**Task statement:**
Repeat the data verbatim.

**Recorded data:**
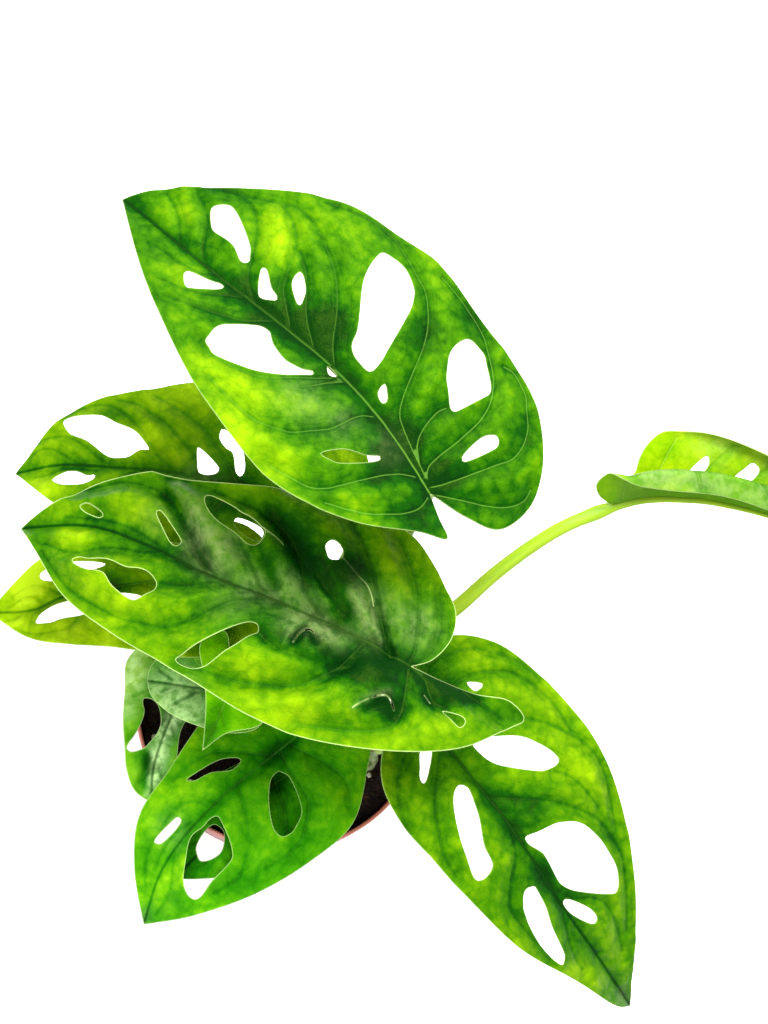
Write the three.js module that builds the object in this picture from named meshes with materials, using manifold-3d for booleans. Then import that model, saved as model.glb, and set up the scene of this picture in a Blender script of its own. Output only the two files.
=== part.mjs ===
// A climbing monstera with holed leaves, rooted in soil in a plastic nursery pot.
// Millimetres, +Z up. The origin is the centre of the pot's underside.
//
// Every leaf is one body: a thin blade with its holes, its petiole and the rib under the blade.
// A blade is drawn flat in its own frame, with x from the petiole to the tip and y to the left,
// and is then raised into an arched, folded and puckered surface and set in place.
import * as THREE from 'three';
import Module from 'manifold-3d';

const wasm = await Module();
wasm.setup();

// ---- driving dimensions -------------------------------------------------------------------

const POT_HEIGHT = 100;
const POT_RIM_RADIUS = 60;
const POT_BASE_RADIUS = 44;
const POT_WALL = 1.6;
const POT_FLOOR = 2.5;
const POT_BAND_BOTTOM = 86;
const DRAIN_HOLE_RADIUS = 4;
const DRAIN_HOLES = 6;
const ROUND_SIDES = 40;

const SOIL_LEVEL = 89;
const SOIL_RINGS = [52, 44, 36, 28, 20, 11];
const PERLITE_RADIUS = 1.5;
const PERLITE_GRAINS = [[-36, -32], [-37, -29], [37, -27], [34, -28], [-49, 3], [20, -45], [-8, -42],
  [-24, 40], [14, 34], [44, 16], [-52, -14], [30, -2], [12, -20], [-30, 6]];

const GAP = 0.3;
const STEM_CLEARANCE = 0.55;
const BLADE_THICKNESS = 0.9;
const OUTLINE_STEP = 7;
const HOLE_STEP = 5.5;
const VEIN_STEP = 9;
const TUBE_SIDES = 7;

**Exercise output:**
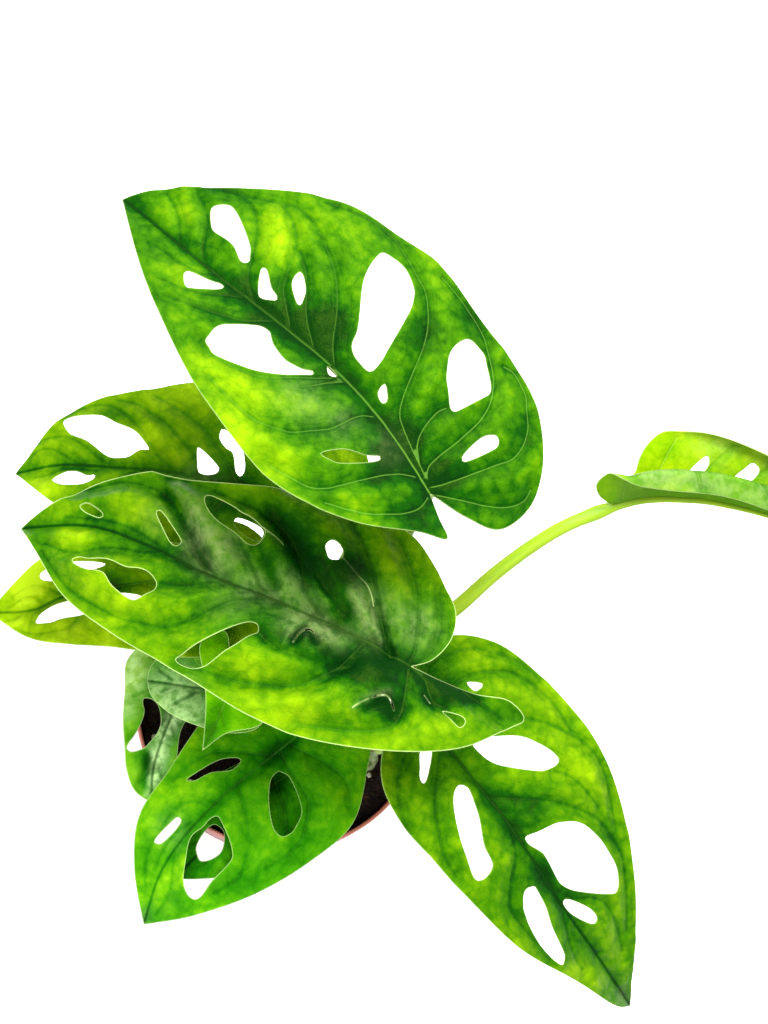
Write the three.js module that builds the object in this picture from named meshes with materials, using manifold-3d for booleans. Then import that model, saved as model.glb, and set up the scene of this picture in a Blender script of its own. Output only the two files.
=== part.mjs ===
// A climbing monstera with holed leaves, rooted in soil in a plastic nursery pot.
// Millimetres, +Z up. The origin is the centre of the pot's underside.
//
// Every leaf is one body: a thin blade with its holes, its petiole and the rib under the blade.
// A blade is drawn flat in its own frame, with x from the petiole to the tip and y to the left,
// and is then raised into an arched, folded and puckered surface and set in place.
import * as THREE from 'three';
import Module from 'manifold-3d';

const wasm = await Module();
wasm.setup();

// ---- driving dimensions -------------------------------------------------------------------

const POT_HEIGHT = 100;
const POT_RIM_RADIUS = 60;
const POT_BASE_RADIUS = 44;
const POT_WALL = 1.6;
const POT_FLOOR = 2.5;
const POT_BAND_BOTTOM = 86;
const DRAIN_HOLE_RADIUS = 4;
const DRAIN_HOLES = 6;
const ROUND_SIDES = 40;

const SOIL_LEVEL = 89;
const SOIL_RINGS = [52, 44, 36, 28, 20, 11];
const PERLITE_RADIUS = 1.5;
const PERLITE_GRAINS = [[-36, -32], [-37, -29], [37, -27], [34, -28], [-49, 3], [20, -45], [-8, -42],
  [-24, 40], [14, 34], [44, 16], [-52, -14], [30, -2], [12, -20], [-30, 6]];

const GAP = 0.3;
const STEM_CLEARANCE = 0.55;
const BLADE_THICKNESS = 0.9;
const OUTLINE_STEP = 7;
const HOLE_STEP = 5.5;
const VEIN_STEP = 9;
const TUBE_SIDES = 7;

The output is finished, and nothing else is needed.